The DEA was a little more cautious. One day two agents knocked on Cilio's office door. After hours of questioning, the two men requested she store the medication in a giant safe weighing close to 1,000 pounds.

According to GW Pharmaceuticals, Sam was the first patient in the world to receive Epidiolex.

An expanded trial and varying results

Inspired by Sam's success, Cilio, and other clinicians, started trying Epidiolex on other patients. In 2015, she and several co-authors published a study in Lancet Neurology that included 214 patients with treatment-resistant epilepsy, all children and young adults.

For most patients the results were not as dramatic as they had been for Sam. Seizures dropped in 36.5 percent of patients, which is about the same success rate as other seizure medications, Cilio says.

And some patients experienced side effects like fatigue, diarrhea and convulsions.
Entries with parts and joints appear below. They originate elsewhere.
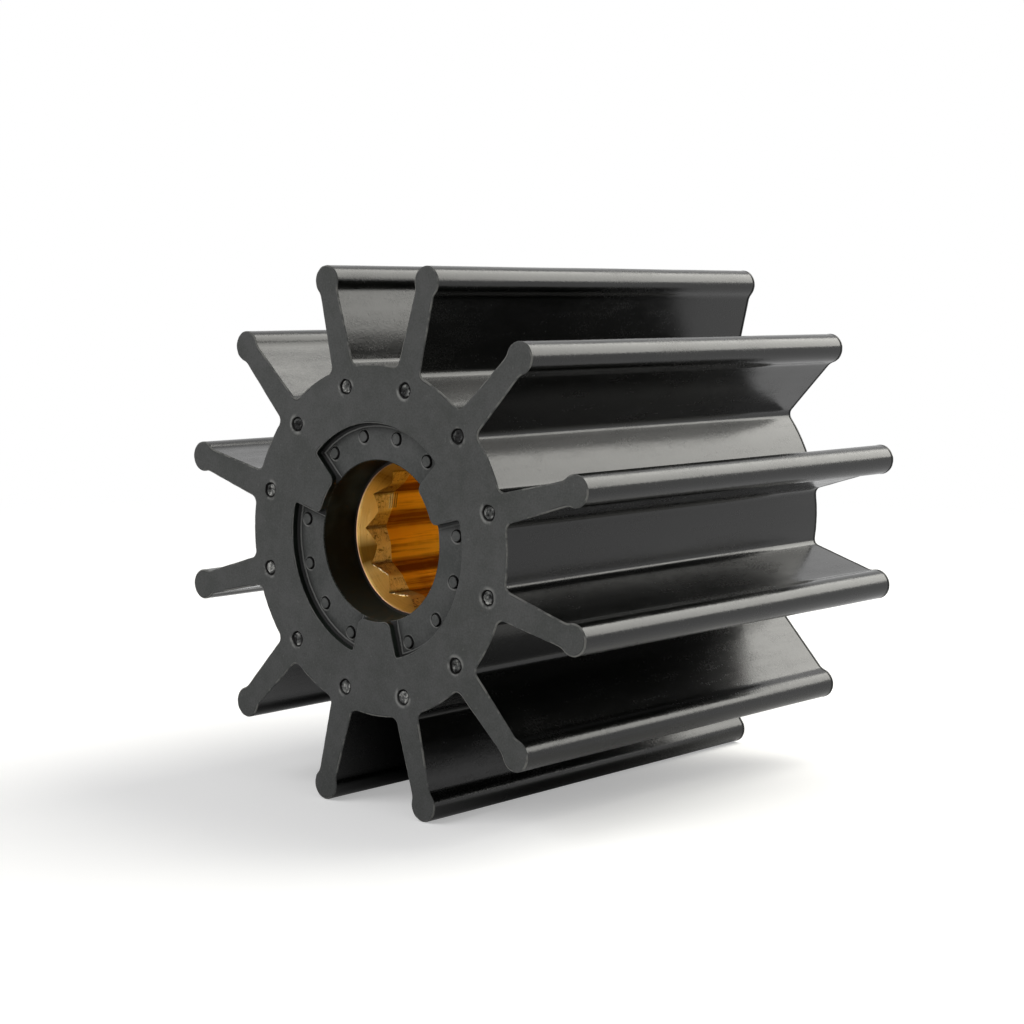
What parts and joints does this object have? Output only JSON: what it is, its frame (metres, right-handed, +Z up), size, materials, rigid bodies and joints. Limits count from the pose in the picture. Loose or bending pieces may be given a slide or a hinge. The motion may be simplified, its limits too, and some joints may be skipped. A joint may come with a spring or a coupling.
{
  "type": "rubber pump impeller",
  "caption": "Flexible rubber pump impeller with beaded blades on a round hub, moulded round a splined brass sleeve that takes the pump shaft.",
  "frame": {"origin": "on the shaft axis, halfway between the two end faces", "axes": "+Y along the shaft axis from the recessed front face to the plain rear face, +Z up, as it stands on its two lowest blade tips"},
  "size_m": [0.0922, 0.0888, 0.0922],
  "materials": {
    "rubber": "moulded black rubber, satin blade sides, matt grey trimmed end faces",
    "brass": "turned lead-in cone, broached spline"
  },
  "bodies": {
    "root": {"rubber_wheel": "rubber", "brass_sleeve": "brass"}
  },
  "joints": []
}
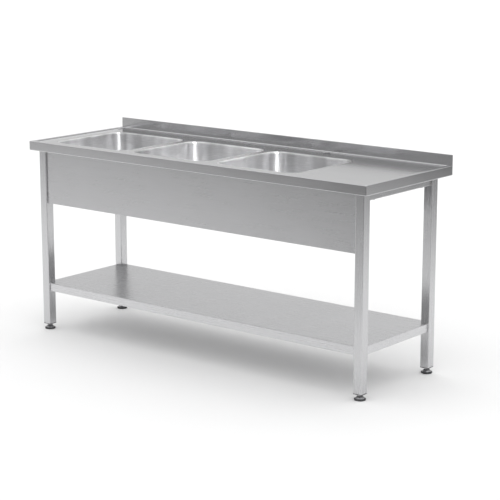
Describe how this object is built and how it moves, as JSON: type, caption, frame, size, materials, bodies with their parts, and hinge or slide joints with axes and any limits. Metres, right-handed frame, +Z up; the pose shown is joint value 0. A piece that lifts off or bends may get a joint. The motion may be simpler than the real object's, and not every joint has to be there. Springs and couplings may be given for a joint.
{
  "type": "three compartment sink",
  "caption": "Long stainless steel catering sink table: pressed square bowls in a row, drainboard at one end, low rear upstand, front apron, lower shelf, square legs on adjustable feet.",
  "frame": {"origin": "on the floor below the middle of the table, at the centre of its outline", "axes": "+X along the table towards the drainboard end, +Y towards the wall behind, +Z up"},
  "size_m": [1.8, 0.6, 0.893],
  "materials": {
    "worktop_sheet": "fine-brushed stainless, satin",
    "bowl_sheet": "deep-drawn stainless, polished satin",
    "frame_tube": "ground stainless tube, grain along its length",
    "panel_sheet": "fine-brushed stainless, satin",
    "shelf_sheet": "fine-brushed stainless, satin",
    "stiffener_sheet": "mill-finish stainless",
    "fastener_metal": "plain stainless",
    "foot_metal": "turned stainless",
    "foot_plastic": "moulded, fine texture",
    "waste_metal": "polished",
    "strainer_metal": "polished",
    "waste_nut_plastic": "moulded polypropylene",
    "seal_rubber": "moulded"
  },
  "bodies": {
    "table": {"bowl_centre": "bowl_sheet", "bowl_left": "bowl_sheet", "bowl_right": "bowl_sheet", "drainboard_channel_inner": "stiffener_sheet", "drainboard_channel_outer": "stiffener_sheet", "foot_insert_front_left": "foot_plastic", "foot_insert_front_right": "foot_plastic", "foot_insert_rear_left": "foot_plastic", "foot_insert_rear_right": "foot_plastic", "foot_lock_nuts": "fastener_metal", "front_panel": "panel_sheet", "leg_front_left": "frame_tube", "leg_front_right": "frame_tube", "leg_rear_left": "frame_tube", "leg_rear_right": "frame_tube", "panel_screws": "fastener_metal", "rail_front": "frame_tube", "rail_left": "frame_tube", "rail_rear": "frame_tube", "rail_right": "frame_tube", "shelf": "shelf_sheet", "shelf_bolts": "fastener_metal", "shelf_hat_front": "stiffener_sheet", "shelf_hat_rear": "stiffener_sheet", "shelf_rivet_nuts": "fastener_metal", "waste_body_centre": "waste_metal", "waste_body_left": "waste_metal", "waste_body_right": "waste_metal", "waste_nut_centre": "waste_nut_plastic", "waste_nut_left": "waste_nut_plastic", "waste_nut_right": "waste_nut_plastic", "waste_seal_lower_centre": "seal_rubber", "waste_seal_lower_left": "seal_rubber", "waste_seal_lower_right": "seal_rubber", "waste_seal_upper_centre": "seal_rubber", "waste_seal_upper_left": "seal_rubber", "waste_seal_upper_right": "seal_rubber", "worktop": "worktop_sheet", "worktop_bolts": "fastener_metal", "worktop_channel_front": "stiffener_sheet", "worktop_channel_left": "stiffener_sheet", "worktop_channel_rear": "stiffener_sheet", "worktop_channel_right": "stiffener_sheet", "worktop_nuts": "fastener_metal"},
    "foot_front_left": {"foot_stud_front_left": "foot_metal", "foot_pad_front_left": "foot_plastic"},
    "foot_front_right": {"foot_stud_front_right": "foot_metal", "foot_pad_front_right": "foot_plastic"},
    "foot_rear_left": {"foot_stud_rear_left": "foot_metal", "foot_pad_rear_left": "foot_plastic"},
    "foot_rear_right": {"foot_stud_rear_right": "foot_metal", "foot_pad_rear_right": "foot_plastic"},
    "strainer_left": {"strainer_left": "strainer_metal"},
    "strainer_centre": {"strainer_centre": "strainer_metal"},
    "strainer_right": {"strainer_right": "strainer_metal"}
  },
  "joints": [
    {"name": "foot_front_left_height", "type": "slide", "parent": "table", "child": "foot_front_left", "axis": [0, 0, -1], "range_m": [0, 0.025]},
    {"name": "foot_front_right_height", "type": "slide", "parent": "table", "child": "foot_front_right", "axis": [0, 0, -1], "range_m": [0, 0.025]},
    {"name": "foot_rear_left_height", "type": "slide", "parent": "table", "child": "foot_rear_left", "axis": [0, 0, -1], "range_m": [0, 0.025]},
    {"name": "foot_rear_right_height", "type": "slide", "parent": "table", "child": "foot_rear_right", "axis": [0, 0, -1], "range_m": [0, 0.025]},
    {"name": "strainer_left_lift", "type": "slide", "parent": "table", "child": "strainer_left", "axis": [0, 0, 1], "range_m": [0, 0.08]},
    {"name": "strainer_centre_lift", "type": "slide", "parent": "table", "child": "strainer_centre", "axis": [0, 0, 1], "range_m": [0, 0.08]},
    {"name": "strainer_right_lift", "type": "slide", "parent": "table", "child": "strainer_right", "axis": [0, 0, 1], "range_m": [0, 0.08]}
  ]
}
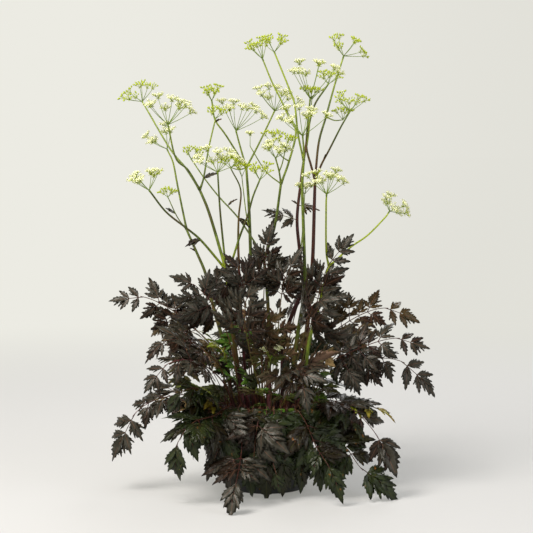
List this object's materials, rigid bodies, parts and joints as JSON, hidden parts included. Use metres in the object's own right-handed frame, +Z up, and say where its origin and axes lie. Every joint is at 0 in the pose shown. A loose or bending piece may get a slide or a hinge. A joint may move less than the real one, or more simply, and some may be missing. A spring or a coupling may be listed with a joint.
{
  "type": "potted cow parsley plant",
  "caption": "Dark-leaved cow parsley in a round nursery pot: ferny divided fronds low down, forked flower stems above with lacy pale umbels.",
  "frame": {"origin": "centre of the pot's flat underside", "axes": "+Z up; the pictured front of the plant faces -Y, with +X to its right"},
  "size_m": [0.5288, 0.4756, 0.7228],
  "materials": {
    "pot": "moulded dark nursery pot, satin",
    "soil": "damp crumbly potting compost",
    "stem": "ribbed green stem, brown to maroon low down",
    "leaf_dark": "near-black purple leaf with a soft grey sheen",
    "leaf_bronze": "coppery brown leaf",
    "leaf_green": "dark green leaf with a purple tint",
    "umbel": "creamy white florets and lime buds"
  },
  "bodies": {
    "root": {"pot": "pot", "soil": "soil", "stem_1": "stem", "stem_2": "stem", "stem_3": "stem", "stem_4": "stem", "stem_5": "stem", "stem_6": "stem", "stem_7": "stem", "stem_8": "stem", "stem_9": "stem", "umbel_1": "umbel", "umbel_2": "umbel", "umbel_3": "umbel", "umbel_4": "umbel", "umbel_5": "umbel", "umbel_6": "umbel", "umbel_7": "umbel", "umbel_8": "umbel", "umbel_9": "umbel", "umbel_10": "umbel", "umbel_11": "umbel", "umbel_12": "umbel", "umbel_13": "umbel", "umbel_14": "umbel", "umbel_15": "umbel", "frond_left_1": "leaf_dark", "frond_left_2": "leaf_dark", "frond_left_3": "leaf_dark", "frond_left_4": "leaf_dark", "frond_left_5": "leaf_bronze", "frond_left_6": "leaf_dark", "frond_left_7": "leaf_green", "frond_left_8": "leaf_green", "frond_front_1": "leaf_dark", "frond_front_2": "leaf_green", "frond_front_3": "leaf_green", "frond_front_4": "leaf_green", "frond_front_5": "leaf_dark", "frond_front_6": "leaf_green", "frond_front_7": "leaf_dark", "frond_right_1": "leaf_dark", "frond_right_2": "leaf_dark", "frond_right_3": "leaf_bronze", "frond_right_4": "leaf_dark", "frond_right_5": "leaf_green", "frond_centre_1": "leaf_dark", "frond_centre_2": "leaf_bronze", "frond_centre_3": "leaf_dark", "frond_centre_4": "leaf_dark", "frond_centre_5": "leaf_dark", "frond_centre_6": "leaf_dark", "frond_centre_7": "leaf_dark", "frond_centre_8": "leaf_dark", "frond_back_1": "leaf_dark", "frond_back_2": "leaf_dark", "frond_back_3": "leaf_green", "frond_back_4": "leaf_green", "frond_back_5": "leaf_dark", "frond_back_6": "leaf_green"}
  },
  "joints": []
}
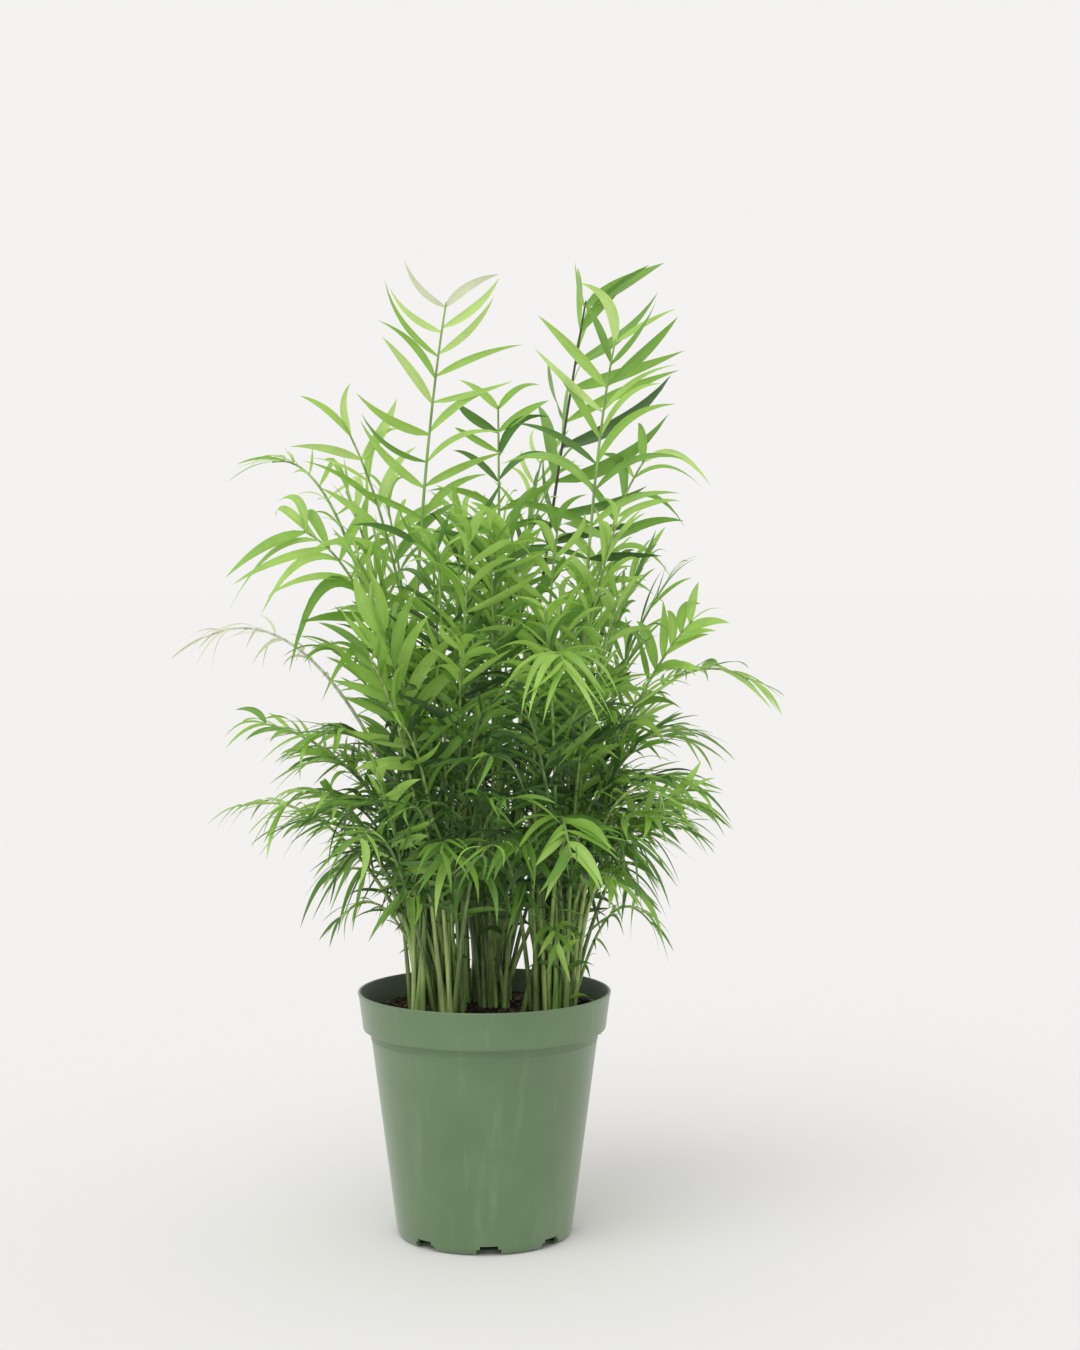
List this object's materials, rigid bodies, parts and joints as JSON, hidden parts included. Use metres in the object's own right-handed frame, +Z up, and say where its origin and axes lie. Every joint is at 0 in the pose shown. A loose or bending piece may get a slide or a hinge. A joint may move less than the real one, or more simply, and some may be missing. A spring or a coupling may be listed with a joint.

Cilio doesn't know why CBD transforms some lives and other patients don't respond at all.

"The studies that are out are mostly short term," says Cilio. "We need to learn who the best responders are. Of course, we know this is not a miracle drug."

There have been other trials of CBD oil for epilepsy, which have shown that the substance is helpful for a portion of patients. Several states have legalized CBD oil specifically for the treatment of intractable epilepsy or seizure disorders.

And as NPR has reported, CBD has gained popularity with consumers as a remedy for a variety of other ailments. But the products that are available over the counter or in medical cannabis dispensaries, aren't regulated the way pharmaceutical drugs are, so the consistency and dose can vary widely.

The FDA's decision to approve Epidiolex means that epilepsy patients will have access to a pharmaceutical-grade drug, which delivers a high-quality, consistent dose of CBD, says Dr. Robert Carson a pediatric neurologist at Vanderbilt University who treats patients with epilepsy.

Unanswered Questions

Epidiolex still has to get over one regulatory hurdle. The DEA needs to reclassify CBD so it is no longer considered a Schedule 1 substance. Drugs in this category are considered to have no medical use and a high potential for abuse. The FDA's approval of Epidiolex means CBD no longer fits that category and the reclassification is expected some time in the fall.

Patients will need a prescription to get the drug. GW Pharmaceuticals has not released a price yet. And Sam's mom, Evelyn Nussenbaum worries that some insurance companies might not cover it.

In the meantime, Sam still gets his drugs from the investigational pharmacy at UCSF. One day he hopes he'll be prescribing the medication to patients like him.

"I want to be an epilepsy doctor," Sam says.

First he's working on his driving license. Dr. Cilio just cleared Sam to get behind the wheel. He's 17 now and hasn't had a seizure in more than two years.